22.  (SBU) Although Ortega's wrangling with Laws 290 and 612 
may be legally dubious, legal experts insist that the 
appointment of Ortega's wife as the head of the Council of 
Communications and Citizenry -- which recently took control 
of the public relations and travel budgets for all government 
ministries -- is a clear violation of Law 438 on public 
probity.  This law states that "the spouse or common-law 
partner...of the public servant who appoints or contracts or 
of the person from whom this authorization emanates" is not 
eligible to exercise public functions.  In response, Ortega 
insisted that "She (Rosario) will occupy the office or 
offices that may be necessary for her to occupy," leaving no 
doubt of the influence his wife will wield in his 
administration. 
 
Who's Who in the Inner Circle 
- - - - - - - - - - - - - - - 
 
23.  (C) Although they do not carry the formal "minister" 

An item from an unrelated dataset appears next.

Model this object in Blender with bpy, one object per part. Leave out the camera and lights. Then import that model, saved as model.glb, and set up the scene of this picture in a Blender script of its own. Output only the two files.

title, there is little doubt that the heads of the Councils 
and others appointed under Presidential Decree 21-2007, form 
Ortega's inner circle.  Biographies for the key players 
appointed thus far are provided below. 
 
Secretary of Communication and Citizenry - Rosario Murillo 
- - - - - - - - - - - - - - - - - - - - - - - - - - - - - 
 
24.  (C) Together since the 1970s and officially married last 
year, Murillo is President Ortega's closest confidant.  She 
currently serves as coordinator of the Council for 
Communication and Citizenry and functioned as Ortega's 
campaign manager during his successful bid for the presidency 
in the 2006 elections.  Murillo is the mother of Zoilamerica, 
who, in 1998, publicly accused stepfather Ortega of having 
abused her for more than a decade.  Murillo has consistently 
defended her husband in the case.  Some believe that she has 
used her knowledge of the case to gain and maintain power and 
influence over Ortega.  Murillo is a great believer in 
spiritualism, a hypochondriac, and, putting it mildly, sports 
an eclectic wardrobe. 
 
25.  (U) Born on June 22, 1951, Murillo was educated in the 
UK and France and is fluent in both English and French. 

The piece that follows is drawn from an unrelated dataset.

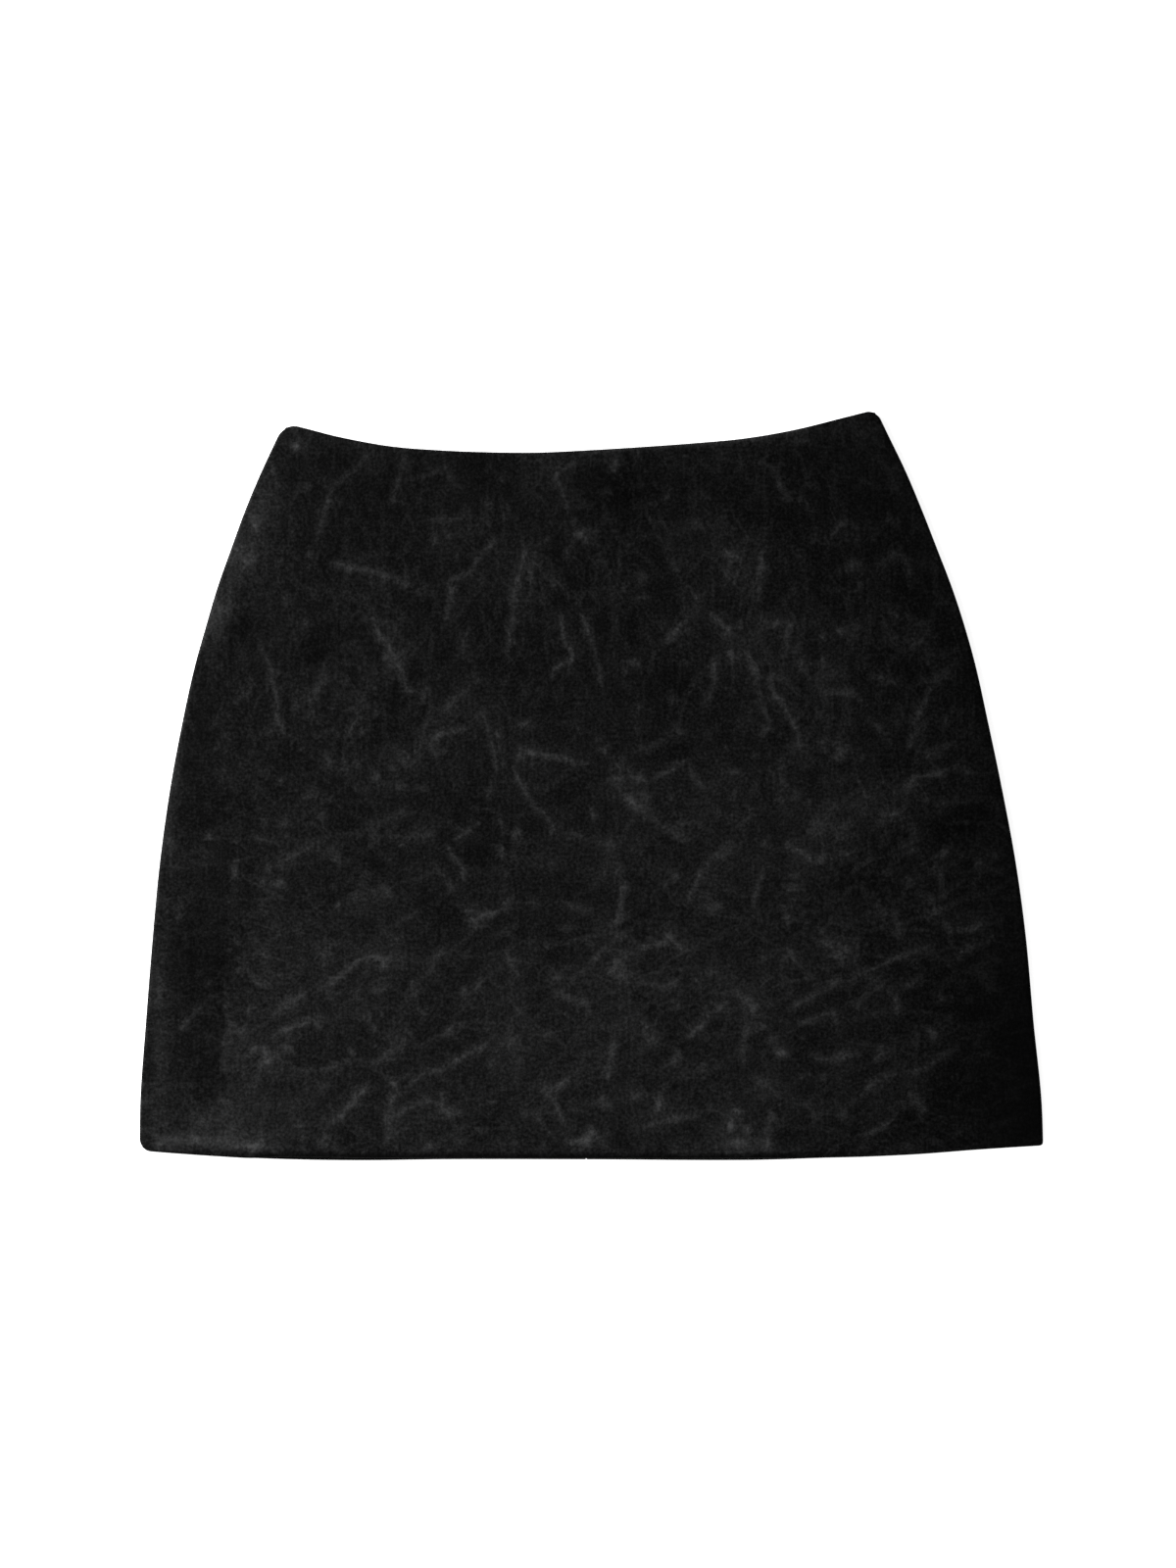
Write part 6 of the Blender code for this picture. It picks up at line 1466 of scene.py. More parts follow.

Prior to becoming involved in the Sandinista movement, she 
was a language professor and worked for ten years as the 
assistant to the late Pedro Joaquin Chamorro, Director of La 
Prensa newspaper.  In 1969 she joined the Sandinista 
underground movement and during the 1980s she was a member of 
the Nicaraguan National Assembly and Minister of the 
Nicaraguan Institute of Culture.  She is also a published 
poet (of largely erotica), writer and journalist. 
 
Presidential Advisor for Economic Affairs - Bayardo Arce 
- - - - - - - - - - - - - - - - - - - - - - - - - - - - - 
 
26.  (U) Before his appointment as Presidential Advisor for 
Economic Affairs, Arce served as a FSLN deputy in the 
National Assembly from 1997-2007, where he served as 
president of the Economic Commission.  He is believed to 
bring a more pragmatic approach to the FSLN's economic 
policies.  Arce joined the FSLN in 1969 and became a member 
of the urban resistance in 1970.  He is a long standing 
member of the FSLN National Directorate and has held various 
other positions within the party.  Arce is also a successful 
businessman, exporting agricultural products.  He is close to 
First Lady Murillo. 
 
27.  (C) In 2002, Arce's U.S. non-immigrant visa was revoked 
under 212(A)(2)(I) of the INA for money laundering for his 
role in the collapse of Intercontinental Bank (Interbank) in 
2000 (Refs. A and B). 
 
Private Secretary for National Policy - Paul Oquist 
- - - - - - - - - - - - - - - - - - - - - - - - - - 
 
28.  (U) Oquist holds a doctorate in political science from 
UC Berkeley and is a naturalized Nicaraguan citizen, who 
renounced his U.S. citizenship in the 1980s.  Oquist was head 
of the transition team for the Sandinista government to the 
UNO government in 1990.  During the 1980s, he worked in 
then-President Ortega's office, first as the coordinator of 
the state's management system and then as Ortega's Chief of 
Staff.  Oquist was a long-time consultant for the United 
Nations Development Program where he worked as a governance 
expert on projects throughout the world.